Disney+ has brought The Simpsons—all 32 seasons of it—to Hong Kong, except for one episode.
The 12th episode of the 16th season, which famously satirizes Beijing’s attempt to erase the bloody Tiananmen Square crackdown from public memory, is unavailable to Hong Kong subscribers to the U.S. streaming service, which launched in the city this month.
The omission could be the result of censorship either by local authorities or the company itself, as the space for dissent in the semi-autonomous Chinese territory shrinks under Beijing’s tightening grip.
Disney+ did not immediately respond to a request for comment. The service is not available in mainland China.
The Hong Kong Office of the Communications Authority, which regulates broadcasting services in the city, said it had no comment on the issue.
In the episode, titled Goo Goo Gai Pan, the Simpson family flies to Beijing to help a relative adopt a Chinese baby. On Tiananmen Square, they see a plaque that reads “on this site, in 1989, nothing happened.” The adoption agent, voiced by Lucy Liu, appears in a tank—a reference to the Tank Man, a lone man who sought to block a line of tanks leaving the square on June 5, 1989, hours after a military crackdown on pro-democracy protesters in central Beijing that killed hundreds of civilians.
The 12th episode of the 16th season, Goo Goo Gai Pan, is missing on the Hong Kong site of Disney+. Photo: Disney+
Public discussions about the pro-democracy movement in 1989 are prohibited in mainland China.
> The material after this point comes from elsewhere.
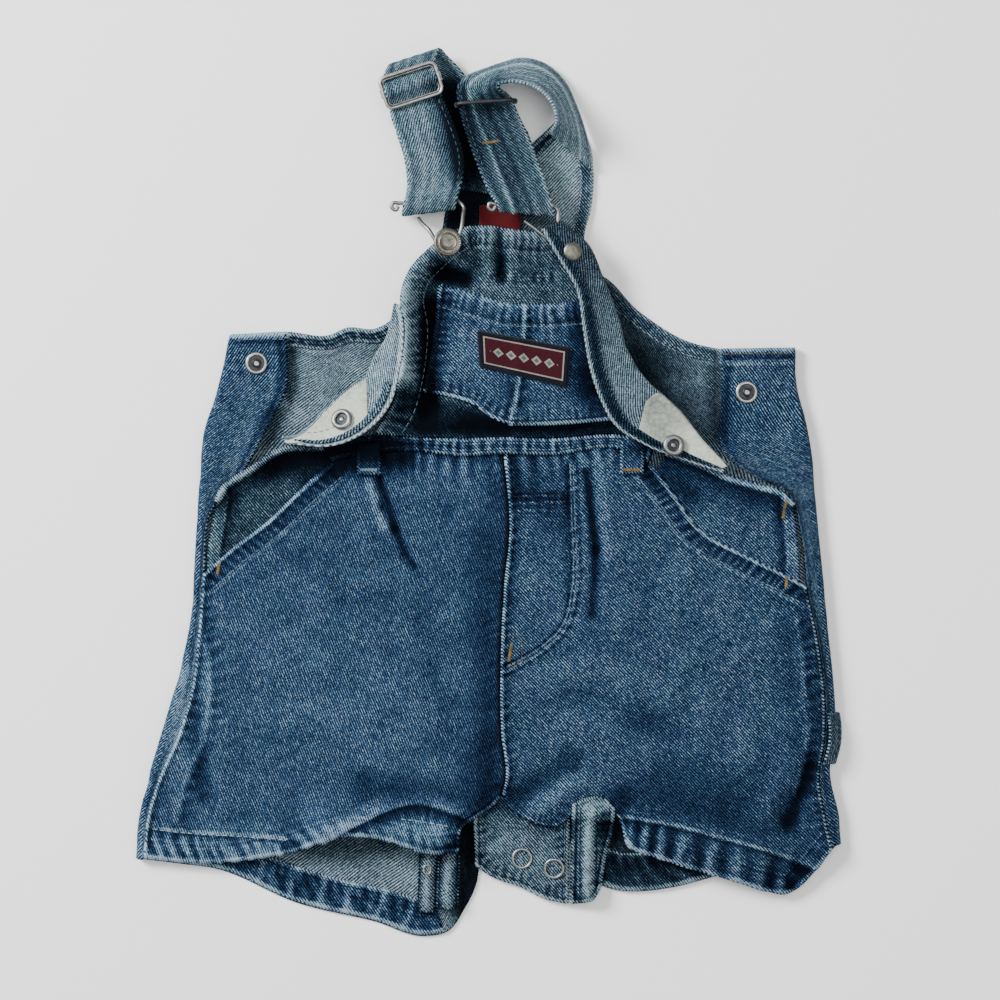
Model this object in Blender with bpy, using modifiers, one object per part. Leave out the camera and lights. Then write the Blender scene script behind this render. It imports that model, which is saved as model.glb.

But in the former British colony of Hong Kong, which was promised freedom of speech when it returned to Chinese rule in 1997, people had for decades been able to freely publish books, screen films, and hold massive vigils to document the history and commemorate the victims.
But this freedom has rapidly declined since Beijing imposed a national security law on Hong Kong last year to clamp down on the city’s 2019 protest movement.
For two years in a row, Hong Kong authorities have banned an annual candlelight vigil marking the Tiananmen anniversary, citing COVID-19 contagion risks. The top, government-funded local university has demanded the removal of a prominent monument on campus dedicated to victims of the crackdown. And local groups have canceled screenings of Tiananmen-related films after receiving warnings from the government.
A new film censorship law passed in October has enabled the government to ban films deemed threats to national security, even if the films have been approved for screening in the past.
Art workers have also complained of increasing self-censorship due to a fear of being punished for dissenting views. Before the Beijing-backed local government tightened restrictions on art and publishing, almost the entire political opposition had been arrested or jailed.
In the omitted Simpsons episode, first aired in 2005, Homer also visits the mausoleum of Mao Zedong and calls him “a little angel that killed 50 million people,” an apparent reference to the disastrous outcome of his Great Leap Forward campaign. Estimated death tolls of the famine at the time, from 1958 to 1962, ranged from several to tens of millions.
But it’s unclear exactly which part of the episode prompted its removal. In the 19th episode of the 15th season, a scene featuring the Dalai Lama, whom Beijing considers a separatist and a sensitive topic, is kept intact. In the 14th season, Lisa Simpson can still be heard shouting “Free Tibet” after she wins a spelling bee contest.